1080i in sli doesn't work. I agree, I don't care about that either as my only 1080i TV isn't used for gaming and I don't have SLI at home anyway. But that MIGHT mean something. IF video data has to be moved encrypted on any point that could be viewed by something that should not view it (hardware/software/santa clause) then the SLI bus might have a real issue getting data across it. It might not.
So what do we know, here's a few items:
DRM is in Vista.
DRM does take a toll on performance, how much is debatable.
DRM has caused product launches to fail (the original divx-dvd, DAT)
HD-DVD and BluRay have HEAVY DRM
Vista uses more power and cpu time than XP.

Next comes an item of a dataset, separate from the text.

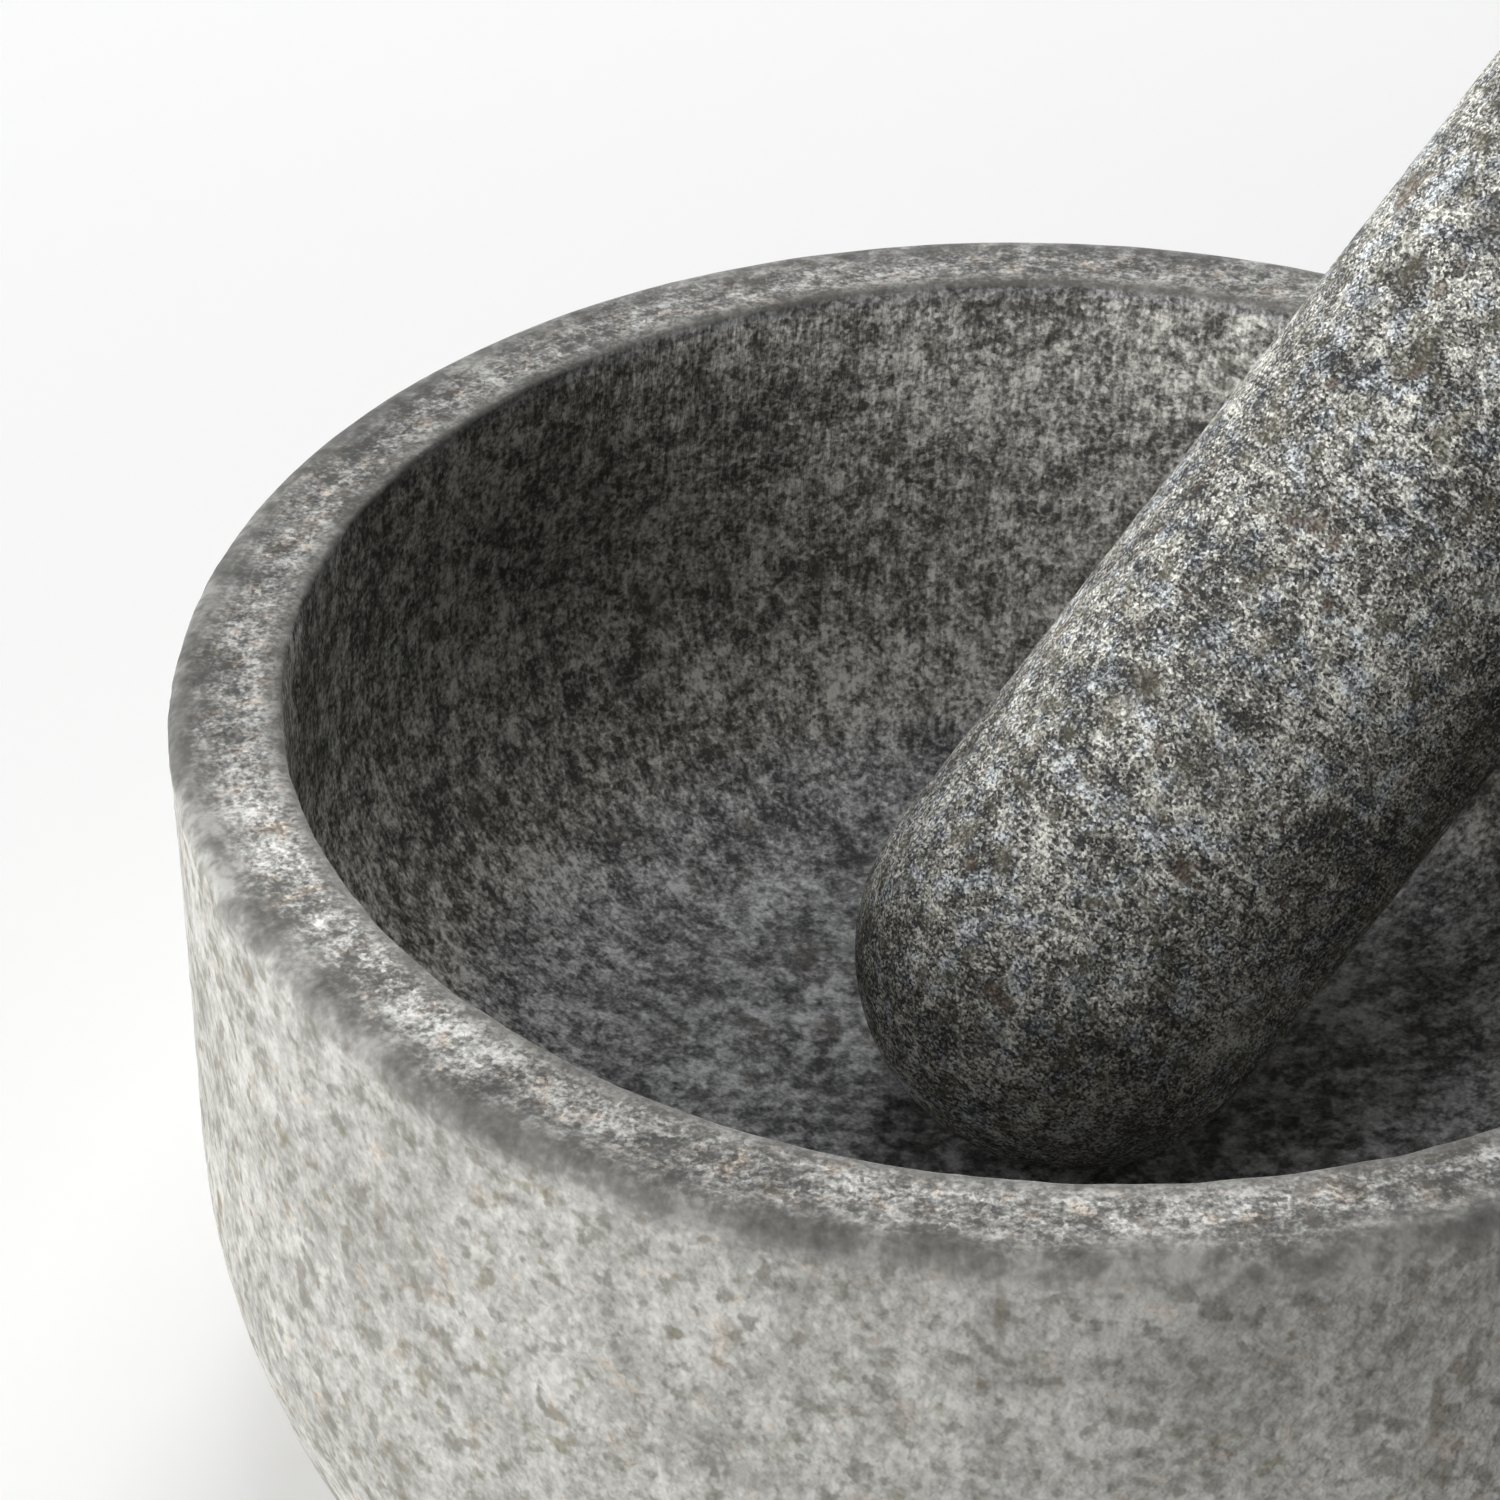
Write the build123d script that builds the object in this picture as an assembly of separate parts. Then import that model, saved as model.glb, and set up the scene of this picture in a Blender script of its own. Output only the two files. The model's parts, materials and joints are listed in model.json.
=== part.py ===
from build123d import *
import os
from math import cos, sin, radians, sqrt

os.makedirs("parts", exist_ok=True)

# Sizes in millimetres. Origin at the centre of the flat base, +Z up through the bowl's axis.

# bowl, outside
HEIGHT = 80.0          # base to rim
RIM_R = 80.2           # outer radius just under the rim rounding
WAIST_R = 80.0         # outer radius where the lower curve starts
CURVE_DROP = 44.4      # rim to the start of the lower curve
CURVE_R = 63.4         # radius of the lower curve
BASE_ROUND = 2.0       # rounding between the lower curve and the flat base
RIM_ROUND_OUT = 2.4    # outer rounding of the rim
RIM_ROUND_IN = 0.7     # inner rounding of the rim

# bowl, cavity
CAV_R = 69.6           # radius of the straight upper wall
CAV_DEPTH = 54.8       # rim to the lowest point
CAV_WALL = 20.0        # depth of the straight upper wall
CAV_ARC = 32.0         # radius of the arc between the wall and the dished floor

# pestle: a round bar with two hemispherical ends, leaning on the rim
PESTLE_R = 20.6
PESTLE_LENGTH = 160.0
LEAN_AZ = 38.8         # degrees from +X towards +Y
LEAN_EL = 42.9         # degrees above the horizontal
TIP_X = 2.4            # centre of the lower hemisphere
TIP_Y = 2.3
GAP = 0.3              # clearance left between pestle and bowl, at the floor and at the rim

# dished floor: the sphere that is tangent to the arc and reaches CAV_DEPTH
A = CAV_DEPTH - CAV_WALL
DISH_R = ((CAV_R - CAV_ARC) ** 2 + A ** 2 - CAV_ARC ** 2) / (2 * (A - CAV_ARC))
dish_cz = HEIGHT - CAV_DEPTH + DISH_R
arc_cx, arc_cz = CAV_R - CAV_ARC, HEIGHT - CAV_WALL
k = DISH_R / (DISH_R - CAV_ARC)
tan_x = arc_cx * k
tan_z = dish_cz + (arc_cz - dish_cz) * k


def between(cx, cz, r, a0, a1):
    """Point half-way round an arc about (cx, cz) from angle a0 to a1, in degrees."""
    m = radians((a0 + a1) / 2)
    return (cx + r * cos(m), cz + r * sin(m))


def polar(cx, cz, x, z):
    from math import atan2, degrees
    return degrees(atan2(z - cz, x - cx))


# outer lower curve: centre level with its upper end
curve_cx = WAIST_R - CURVE_R
curve_cz = HEIGHT - CURVE_DROP
base_edge_r = curve_cx + sqrt(CURVE_R ** 2 - curve_cz ** 2)

top_z = HEIGHT
out_top = (RIM_R - RIM_ROUND_OUT, top_z)
out_side = (RIM_R, top_z - RIM_ROUND_OUT)
out_mid = between(RIM_R - RIM_ROUND_OUT, top_z - RIM_ROUND_OUT, RIM_ROUND_OUT, 0, 90)
in_top = (CAV_R + RIM_ROUND_IN, top_z)
in_side = (CAV_R, top_z - RIM_ROUND_IN)
in_mid = between(CAV_R + RIM_ROUND_IN, top_z - RIM_ROUND_IN, RIM_ROUND_IN, 90, 180)
wall_end = (CAV_R, arc_cz)
arc_mid = between(arc_cx, arc_cz, CAV_ARC, 0, polar(arc_cx, arc_cz, tan_x, tan_z))
dish_mid = between(0, dish_cz, DISH_R, polar(0, dish_cz, tan_x, tan_z), -90)
waist = (WAIST_R, curve_cz)
base_edge = (base_edge_r, 0)
curve_mid = between(curve_cx, curve_cz, CURVE_R, 0, polar(curve_cx, curve_cz, *base_edge))


def xz(p):
    return (p[0], 0, p[1])


edges = [
    Edge.make_line((0, 0, 0), xz(base_edge)),
    Edge.make_three_point_arc(xz(base_edge), xz(curve_mid), xz(waist)),
    Edge.make_line(xz(waist), xz(out_side)),
    Edge.make_three_point_arc(xz(out_side), xz(out_mid), xz(out_top)),
    Edge.make_line(xz(out_top), xz(in_top)),
    Edge.make_three_point_arc(xz(in_top), xz(in_mid), xz(in_side)),
    Edge.make_line(xz(in_side), xz(wall_end)),
    Edge.make_three_point_arc(xz(wall_end), xz(arc_mid), (tan_x, 0, tan_z)),
    Edge.make_three_point_arc((tan_x, 0, tan_z), xz(dish_mid), (0, 0, HEIGHT - CAV_DEPTH)),
    Edge.make_line((0, 0, HEIGHT - CAV_DEPTH), (0, 0, 0)),
]
profile = Face(Wire(edges))
bowl = revolve(profile, Axis.Z, 360)
base_rim = bowl.edges().filter_by(GeomType.CIRCLE).sort_by(Axis.Z)[0]
bowl = fillet(base_rim, BASE_ROUND)

# pestle pose: the tip sphere hangs GAP above the dished floor
u = Vector(cos(radians(LEAN_EL)) * cos(radians(LEAN_AZ)),
           cos(radians(LEAN_EL)) * sin(radians(LEAN_AZ)),
           sin(radians(LEAN_EL)))
tip_off = sqrt(TIP_X ** 2 + TIP_Y ** 2)
tip_z = dish_cz - sqrt((DISH_R - PESTLE_R - GAP) ** 2 - tip_off ** 2)
tip = Vector(TIP_X, TIP_Y, tip_z)


def rim_gap(shift):
    """Least distance from the bar to the rounded inner edge of the rim."""
    side = Vector(-sin(radians(LEAN_EL)) * cos(radians(LEAN_AZ)),
                  -sin(radians(LEAN_EL)) * sin(radians(LEAN_AZ)),
                  cos(radians(LEAN_EL)))
    t = tip + side * shift
    best = 1e9
    for i in range(0, 3600):
        a = radians(i / 10)
        c = Vector((CAV_R + RIM_ROUND_IN) * cos(a), (CAV_R + RIM_ROUND_IN) * sin(a),
                   HEIGHT - RIM_ROUND_IN)
        v = c - t
        s = v.dot(u)
        if s > 0:
            best = min(best, (v - u * s).length - PESTLE_R - RIM_ROUND_IN)
    return best, t


# the bar moves square to its axis, away from the rim, until the gap there is GAP too
lo, hi = -2.0, 4.0
for _ in range(40):
    mid = (lo + hi) / 2
    if rim_gap(mid)[0] < GAP:
        lo = mid
    else:
        hi = mid
shift = max(hi, 0.0)
gap_now, tip = rim_gap(shift)
print("dish radius", round(DISH_R, 2), "base edge radius", round(base_edge_r, 2))
print("shift", round(shift, 3), "rim gap", round(gap_now, 3), "tip", tip, "axis", u)

bar = PESTLE_LENGTH - 2 * PESTLE_R
outline = [
    Edge.make_three_point_arc((0, 0, -PESTLE_R), (PESTLE_R * sin(radians(45)), 0, -PESTLE_R * cos(radians(45))),
                              (PESTLE_R, 0, 0)),
    Edge.make_line((PESTLE_R, 0, 0), (PESTLE_R, 0, bar)),
    Edge.make_three_point_arc((PESTLE_R, 0, bar), (PESTLE_R * sin(radians(45)), 0, bar + PESTLE_R * cos(radians(45))),
                              (0, 0, bar + PESTLE_R)),
    Edge.make_line((0, 0, bar + PESTLE_R), (0, 0, -PESTLE_R)),
]
upright = revolve(Face(Wire(outline)), Axis.Z, 360)
pestle = Plane(origin=tip, z_dir=u).location * upright

export_step(bowl, "parts/bowl.step")
export_step(pestle, "parts/pestle.step")

print("bowl", bowl.is_valid, round(bowl.volume), bowl.bounding_box())
print("pestle", pestle.is_valid, round(pestle.volume), pestle.bounding_box())
common = bowl & pestle
print("shared volume", 0 if common is None else sum(s.volume for s in common.solids()))
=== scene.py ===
import json
import math

import bpy
import numpy as np
from mathutils import Matrix, Vector


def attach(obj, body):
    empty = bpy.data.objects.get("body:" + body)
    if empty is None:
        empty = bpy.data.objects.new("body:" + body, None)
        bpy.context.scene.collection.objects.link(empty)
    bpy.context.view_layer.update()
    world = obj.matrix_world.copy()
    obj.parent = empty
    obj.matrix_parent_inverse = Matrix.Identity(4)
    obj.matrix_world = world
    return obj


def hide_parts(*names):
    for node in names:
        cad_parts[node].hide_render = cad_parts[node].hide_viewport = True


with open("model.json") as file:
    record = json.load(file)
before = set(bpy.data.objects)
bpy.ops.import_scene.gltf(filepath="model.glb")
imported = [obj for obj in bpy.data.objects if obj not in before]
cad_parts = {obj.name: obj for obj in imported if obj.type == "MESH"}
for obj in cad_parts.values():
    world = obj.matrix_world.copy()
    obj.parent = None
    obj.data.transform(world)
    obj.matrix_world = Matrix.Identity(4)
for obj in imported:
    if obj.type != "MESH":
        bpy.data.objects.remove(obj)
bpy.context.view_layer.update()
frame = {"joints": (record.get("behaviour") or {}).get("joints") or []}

JOINT = [j for j in frame["joints"] if j["name"] == "pestle_lift"][0]

# ------------------------------------------------------------------ noise


def hash01(ix, iy, iz, seed):
    h = (ix.astype(np.uint64) * np.uint64(374761393)
         + iy.astype(np.uint64) * np.uint64(668265263)
         + iz.astype(np.uint64) * np.uint64(2147483647)
         + np.uint64(seed * 1013904223)) & np.uint64(0xFFFFFFFF)
    h = ((h ^ (h >> np.uint64(13))) * np.uint64(1274126177)) & np.uint64(0xFFFFFFFF)
    h = ((h ^ (h >> np.uint64(16))) * np.uint64(2246822519)) & np.uint64(0xFFFFFFFF)
    h = h ^ (h >> np.uint64(15))
    return h.astype(np.float64) / 4294967295.0


def noise(p, size, seed):
    """Smooth value noise from 0 to 1; size is the lump size in mm (a number or one for each axis)."""
    q = p / np.asarray(size, float) + 4096.0
    i = np.floor(q).astype(np.int64)
    f = q - i
    f = f * f * f * (f * (f * 6 - 15) + 10)
    out = 0
    for dx in (0, 1):
        for dy in (0, 1):
            for dz in (0, 1):
                w = ((f[:, 0] if dx else 1 - f[:, 0]) * (f[:, 1] if dy else 1 - f[:, 1])
                     * (f[:, 2] if dz else 1 - f[:, 2]))
                out = out + w * hash01(i[:, 0] + dx, i[:, 1] + dy, i[:, 2] + dz, seed)
    return out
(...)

Vista needs more memory than XP.
nVidia seems to be having a difficult launch with Vista and Dx10
ATI is late on a card
MS is late on Vista
MS has a LOT of irons in the fire
Whats it all mean?
That's the question, and the concern. If you really REALLY screw up a platform, you can kill it.
If the DRM and other 'junk' in Vista means you need a higher end rig to play the same game in Vista and more and more people move to Vista then one of several things happens:
Games get 'lighter' to allow more users to play games at a tolerable level.
The PC gaming market shrinks because less people are willing to pay to play.
If games get lighter, we'll all live. But we want games to be more 'real' from physics to AI to graphics.
If it gets more expensive, then you may find there are even less PC gamers which means there is less monitary motive to make a game because the consumer base becomes even smaller. If that's the case, you'll see even fewer PC gaming choices and that means more avid gamers are likely to turn to consoles for their gaming choice.